Suspensão de Crença (conceito proposto por Fernando Scalabrini)
Na convivência social com pessoas com deficiência, observa-se um fenômeno recorrente: apesar de testemunharem concretamente a autonomia, a competência e a vida plena de uma pessoa com deficiência, muitos indivíduos recusam simbolicamente essa realidade, insistindo em tratá-la como incapaz, infantilizada ou permanentemente dependente.
Proponho nomear esse mecanismo de suspensão de crença : trata-se da operação psíquica pela qual o sujeito preconceituoso, ao invés de integrar a evidência perceptiva (uma pessoa com deficiência vivendo como qualquer outra), suspende a crença naquilo que vê para sustentar a fantasia capacitista.
Esse movimento pode ser ancorado em conceitos psicanalíticos clássicos: • Em Freud, aproxima-se do Verleugnung (desmentido): o sujeito percebe a realidade, mas nega seu significado, mantendo uma crença que lhe é mais confortável.
• Em Lacan, ecoa a lógica do “je sais bien, mais quand même” (“eu sei muito bem, mas mesmo assim…”): o indivíduo sabe que a pessoa com deficiência é capaz, mas ainda assim a reduz à condição de incapaz.
• Psicologicamente, isso produz uma forma de dissonância cognitiva : entre o que é visto (capacidade) e o que é acreditado (incapacidade), o preconceituoso resolve a tensão “desligando” a crença na realidade.

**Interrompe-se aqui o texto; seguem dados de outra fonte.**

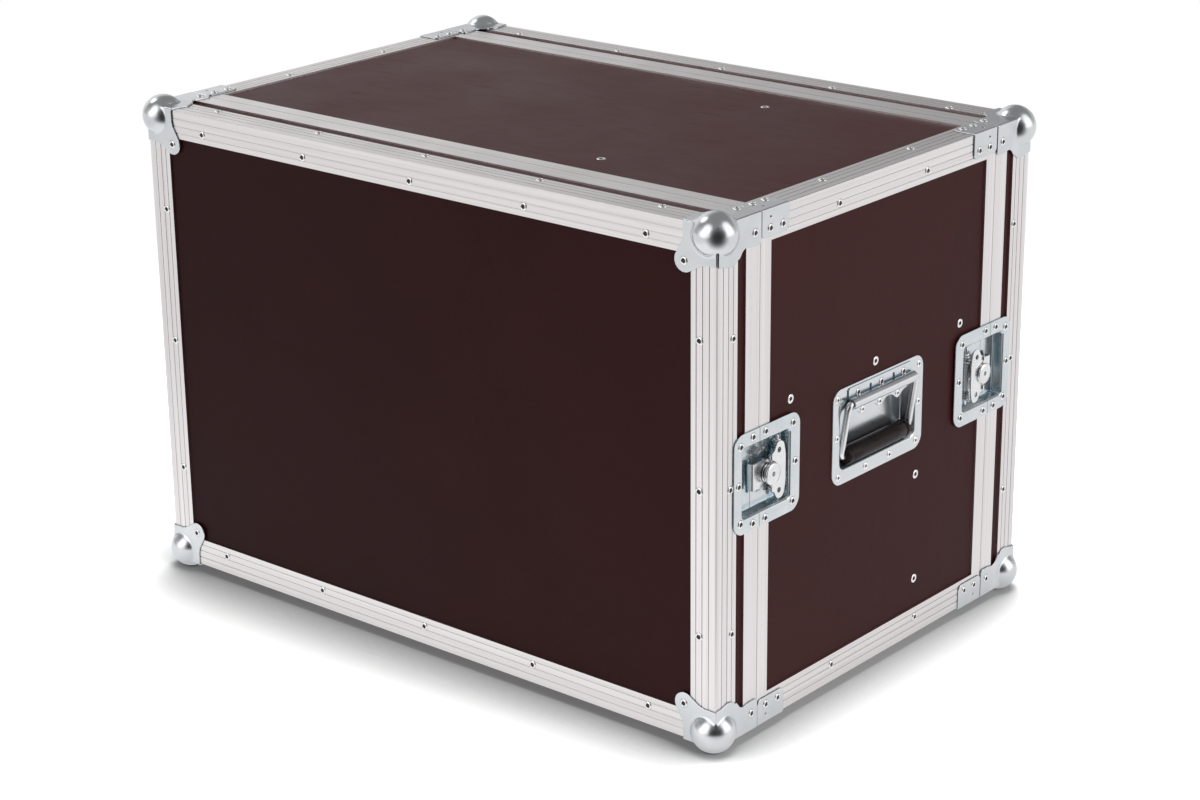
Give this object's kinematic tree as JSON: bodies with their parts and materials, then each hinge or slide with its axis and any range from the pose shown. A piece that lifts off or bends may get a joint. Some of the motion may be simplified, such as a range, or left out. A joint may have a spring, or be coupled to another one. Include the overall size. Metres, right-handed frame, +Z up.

A suspensão de crença, portanto, é o ato deliberado — ainda que inconsciente — de rejeitar a humanidade plena do outro . Ela não nasce da ignorância pura, mas da manutenção ativa do preconceito, que exige a recusa da realidade.
Assim, o capacitismo não é apenas falta de informação ou de convivência, mas também uma operação psíquica de defesa: para sustentar a fantasia de superioridade do “normal”, o sujeito precisa suspender a crença no que vê, recusar a igualdade, infantilizar o outro.